%%
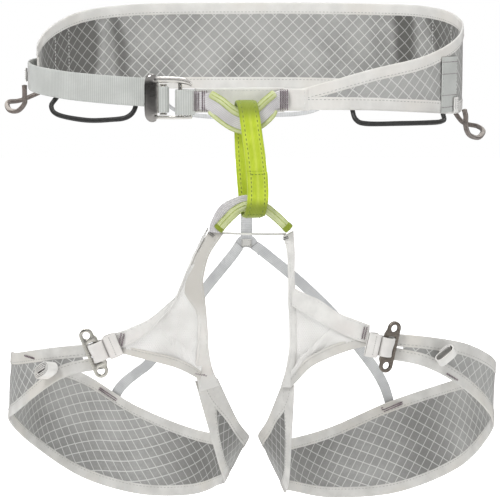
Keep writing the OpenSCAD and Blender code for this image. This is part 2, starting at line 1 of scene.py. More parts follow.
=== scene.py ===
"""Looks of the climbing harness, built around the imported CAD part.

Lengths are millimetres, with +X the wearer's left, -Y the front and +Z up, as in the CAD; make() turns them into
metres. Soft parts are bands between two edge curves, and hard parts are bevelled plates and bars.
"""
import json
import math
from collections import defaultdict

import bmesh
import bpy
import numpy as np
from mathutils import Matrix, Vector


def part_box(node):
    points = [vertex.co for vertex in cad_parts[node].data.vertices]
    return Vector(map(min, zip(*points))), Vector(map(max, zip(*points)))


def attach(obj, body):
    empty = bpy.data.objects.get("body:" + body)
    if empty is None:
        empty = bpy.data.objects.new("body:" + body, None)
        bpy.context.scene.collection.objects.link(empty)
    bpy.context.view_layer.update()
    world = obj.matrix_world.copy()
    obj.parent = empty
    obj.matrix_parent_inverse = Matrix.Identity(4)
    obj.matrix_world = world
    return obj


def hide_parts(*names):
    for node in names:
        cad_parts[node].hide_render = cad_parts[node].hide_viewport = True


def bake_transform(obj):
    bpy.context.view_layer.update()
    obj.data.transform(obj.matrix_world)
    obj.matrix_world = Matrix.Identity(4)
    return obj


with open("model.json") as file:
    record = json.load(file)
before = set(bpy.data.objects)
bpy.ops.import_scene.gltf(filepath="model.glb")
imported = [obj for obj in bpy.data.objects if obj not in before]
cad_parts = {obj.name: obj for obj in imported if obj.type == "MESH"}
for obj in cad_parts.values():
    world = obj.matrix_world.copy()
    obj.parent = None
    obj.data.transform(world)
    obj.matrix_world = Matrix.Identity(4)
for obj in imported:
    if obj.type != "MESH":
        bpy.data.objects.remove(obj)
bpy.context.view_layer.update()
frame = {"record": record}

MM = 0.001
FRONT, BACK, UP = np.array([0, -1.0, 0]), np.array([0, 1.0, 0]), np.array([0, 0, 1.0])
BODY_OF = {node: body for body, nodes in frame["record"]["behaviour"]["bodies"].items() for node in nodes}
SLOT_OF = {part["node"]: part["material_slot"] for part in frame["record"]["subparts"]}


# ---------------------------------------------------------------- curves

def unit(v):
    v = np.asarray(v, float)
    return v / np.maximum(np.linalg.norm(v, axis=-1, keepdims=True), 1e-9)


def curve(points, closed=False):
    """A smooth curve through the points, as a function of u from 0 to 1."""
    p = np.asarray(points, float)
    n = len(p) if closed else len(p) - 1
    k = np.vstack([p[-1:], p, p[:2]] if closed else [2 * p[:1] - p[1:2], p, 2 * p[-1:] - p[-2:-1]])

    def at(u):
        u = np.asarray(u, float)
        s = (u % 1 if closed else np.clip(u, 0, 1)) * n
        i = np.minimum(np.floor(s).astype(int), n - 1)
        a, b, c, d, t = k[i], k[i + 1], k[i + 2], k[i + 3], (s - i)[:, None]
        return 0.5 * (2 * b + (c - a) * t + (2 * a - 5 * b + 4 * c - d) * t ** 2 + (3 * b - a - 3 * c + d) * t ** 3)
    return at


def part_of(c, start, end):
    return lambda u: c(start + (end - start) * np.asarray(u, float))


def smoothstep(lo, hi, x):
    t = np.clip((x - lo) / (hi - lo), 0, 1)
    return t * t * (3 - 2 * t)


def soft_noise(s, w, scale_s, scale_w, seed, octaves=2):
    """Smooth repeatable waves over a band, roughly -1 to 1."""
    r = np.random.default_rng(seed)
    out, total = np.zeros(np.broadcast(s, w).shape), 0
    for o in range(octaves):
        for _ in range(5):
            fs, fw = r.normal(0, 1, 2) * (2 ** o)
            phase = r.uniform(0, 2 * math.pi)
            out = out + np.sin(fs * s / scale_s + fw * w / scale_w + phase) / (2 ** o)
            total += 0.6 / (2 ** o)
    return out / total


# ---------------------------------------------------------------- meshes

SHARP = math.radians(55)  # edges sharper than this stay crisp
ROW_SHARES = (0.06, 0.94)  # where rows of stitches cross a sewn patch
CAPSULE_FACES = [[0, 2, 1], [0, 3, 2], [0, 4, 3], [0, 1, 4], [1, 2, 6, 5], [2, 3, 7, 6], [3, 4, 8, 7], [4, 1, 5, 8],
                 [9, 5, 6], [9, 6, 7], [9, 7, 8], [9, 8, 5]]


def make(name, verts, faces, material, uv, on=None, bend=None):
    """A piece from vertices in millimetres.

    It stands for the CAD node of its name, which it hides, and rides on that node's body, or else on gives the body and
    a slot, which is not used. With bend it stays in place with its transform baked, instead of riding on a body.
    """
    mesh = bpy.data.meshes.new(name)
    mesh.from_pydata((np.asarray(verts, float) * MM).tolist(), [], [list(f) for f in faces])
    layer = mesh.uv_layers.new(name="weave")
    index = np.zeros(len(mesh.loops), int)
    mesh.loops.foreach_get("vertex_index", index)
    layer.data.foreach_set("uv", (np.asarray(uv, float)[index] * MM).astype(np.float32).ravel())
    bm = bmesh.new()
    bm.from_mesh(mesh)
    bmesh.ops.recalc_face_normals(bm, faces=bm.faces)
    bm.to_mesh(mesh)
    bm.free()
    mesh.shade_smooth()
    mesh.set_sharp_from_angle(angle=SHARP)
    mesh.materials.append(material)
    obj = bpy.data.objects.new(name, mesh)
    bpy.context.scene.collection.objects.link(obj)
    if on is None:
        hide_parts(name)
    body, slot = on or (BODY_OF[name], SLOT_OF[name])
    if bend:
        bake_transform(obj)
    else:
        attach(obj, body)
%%
• _Goal_
Please output the entire listing exactly as it stands.

• _Solution to this task_
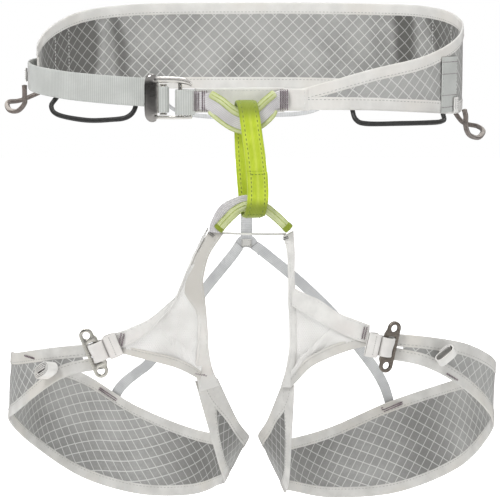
Keep writing the OpenSCAD and Blender code for this image. This is part 2, starting at line 1 of scene.py. More parts follow.
=== scene.py ===
"""Looks of the climbing harness, built around the imported CAD part.

Lengths are millimetres, with +X the wearer's left, -Y the front and +Z up, as in the CAD; make() turns them into
metres. Soft parts are bands between two edge curves, and hard parts are bevelled plates and bars.
"""
import json
import math
from collections import defaultdict

import bmesh
import bpy
import numpy as np
from mathutils import Matrix, Vector


def part_box(node):
    points = [vertex.co for vertex in cad_parts[node].data.vertices]
    return Vector(map(min, zip(*points))), Vector(map(max, zip(*points)))


def attach(obj, body):
    empty = bpy.data.objects.get("body:" + body)
    if empty is None:
        empty = bpy.data.objects.new("body:" + body, None)
        bpy.context.scene.collection.objects.link(empty)
    bpy.context.view_layer.update()
    world = obj.matrix_world.copy()
    obj.parent = empty
    obj.matrix_parent_inverse = Matrix.Identity(4)
    obj.matrix_world = world
    return obj


def hide_parts(*names):
    for node in names:
        cad_parts[node].hide_render = cad_parts[node].hide_viewport = True


def bake_transform(obj):
    bpy.context.view_layer.update()
    obj.data.transform(obj.matrix_world)
    obj.matrix_world = Matrix.Identity(4)
    return obj


with open("model.json") as file:
    record = json.load(file)
before = set(bpy.data.objects)
bpy.ops.import_scene.gltf(filepath="model.glb")
imported = [obj for obj in bpy.data.objects if obj not in before]
cad_parts = {obj.name: obj for obj in imported if obj.type == "MESH"}
for obj in cad_parts.values():
    world = obj.matrix_world.copy()
    obj.parent = None
    obj.data.transform(world)
    obj.matrix_world = Matrix.Identity(4)
for obj in imported:
    if obj.type != "MESH":
        bpy.data.objects.remove(obj)
bpy.context.view_layer.update()
frame = {"record": record}

MM = 0.001
FRONT, BACK, UP = np.array([0, -1.0, 0]), np.array([0, 1.0, 0]), np.array([0, 0, 1.0])
BODY_OF = {node: body for body, nodes in frame["record"]["behaviour"]["bodies"].items() for node in nodes}
SLOT_OF = {part["node"]: part["material_slot"] for part in frame["record"]["subparts"]}


# ---------------------------------------------------------------- curves

def unit(v):
    v = np.asarray(v, float)
    return v / np.maximum(np.linalg.norm(v, axis=-1, keepdims=True), 1e-9)


def curve(points, closed=False):
    """A smooth curve through the points, as a function of u from 0 to 1."""
    p = np.asarray(points, float)
    n = len(p) if closed else len(p) - 1
    k = np.vstack([p[-1:], p, p[:2]] if closed else [2 * p[:1] - p[1:2], p, 2 * p[-1:] - p[-2:-1]])

    def at(u):
        u = np.asarray(u, float)
        s = (u % 1 if closed else np.clip(u, 0, 1)) * n
        i = np.minimum(np.floor(s).astype(int), n - 1)
        a, b, c, d, t = k[i], k[i + 1], k[i + 2], k[i + 3], (s - i)[:, None]
        return 0.5 * (2 * b + (c - a) * t + (2 * a - 5 * b + 4 * c - d) * t ** 2 + (3 * b - a - 3 * c + d) * t ** 3)
    return at


def part_of(c, start, end):
    return lambda u: c(start + (end - start) * np.asarray(u, float))


def smoothstep(lo, hi, x):
    t = np.clip((x - lo) / (hi - lo), 0, 1)
    return t * t * (3 - 2 * t)


def soft_noise(s, w, scale_s, scale_w, seed, octaves=2):
    """Smooth repeatable waves over a band, roughly -1 to 1."""
    r = np.random.default_rng(seed)
    out, total = np.zeros(np.broadcast(s, w).shape), 0
    for o in range(octaves):
        for _ in range(5):
            fs, fw = r.normal(0, 1, 2) * (2 ** o)
            phase = r.uniform(0, 2 * math.pi)
            out = out + np.sin(fs * s / scale_s + fw * w / scale_w + phase) / (2 ** o)
            total += 0.6 / (2 ** o)
    return out / total


# ---------------------------------------------------------------- meshes

SHARP = math.radians(55)  # edges sharper than this stay crisp
ROW_SHARES = (0.06, 0.94)  # where rows of stitches cross a sewn patch
CAPSULE_FACES = [[0, 2, 1], [0, 3, 2], [0, 4, 3], [0, 1, 4], [1, 2, 6, 5], [2, 3, 7, 6], [3, 4, 8, 7], [4, 1, 5, 8],
                 [9, 5, 6], [9, 6, 7], [9, 7, 8], [9, 8, 5]]


def make(name, verts, faces, material, uv, on=None, bend=None):
    """A piece from vertices in millimetres.

    It stands for the CAD node of its name, which it hides, and rides on that node's body, or else on gives the body and
    a slot, which is not used. With bend it stays in place with its transform baked, instead of riding on a body.
    """
    mesh = bpy.data.meshes.new(name)
    mesh.from_pydata((np.asarray(verts, float) * MM).tolist(), [], [list(f) for f in faces])
    layer = mesh.uv_layers.new(name="weave")
    index = np.zeros(len(mesh.loops), int)
    mesh.loops.foreach_get("vertex_index", index)
    layer.data.foreach_set("uv", (np.asarray(uv, float)[index] * MM).astype(np.float32).ravel())
    bm = bmesh.new()
    bm.from_mesh(mesh)
    bmesh.ops.recalc_face_normals(bm, faces=bm.faces)
    bm.to_mesh(mesh)
    bm.free()
    mesh.shade_smooth()
    mesh.set_sharp_from_angle(angle=SHARP)
    mesh.materials.append(material)
    obj = bpy.data.objects.new(name, mesh)
    bpy.context.scene.collection.objects.link(obj)
    if on is None:
        hide_parts(name)
    body, slot = on or (BODY_OF[name], SLOT_OF[name])
    if bend:
        bake_transform(obj)
    else:
        attach(obj, body)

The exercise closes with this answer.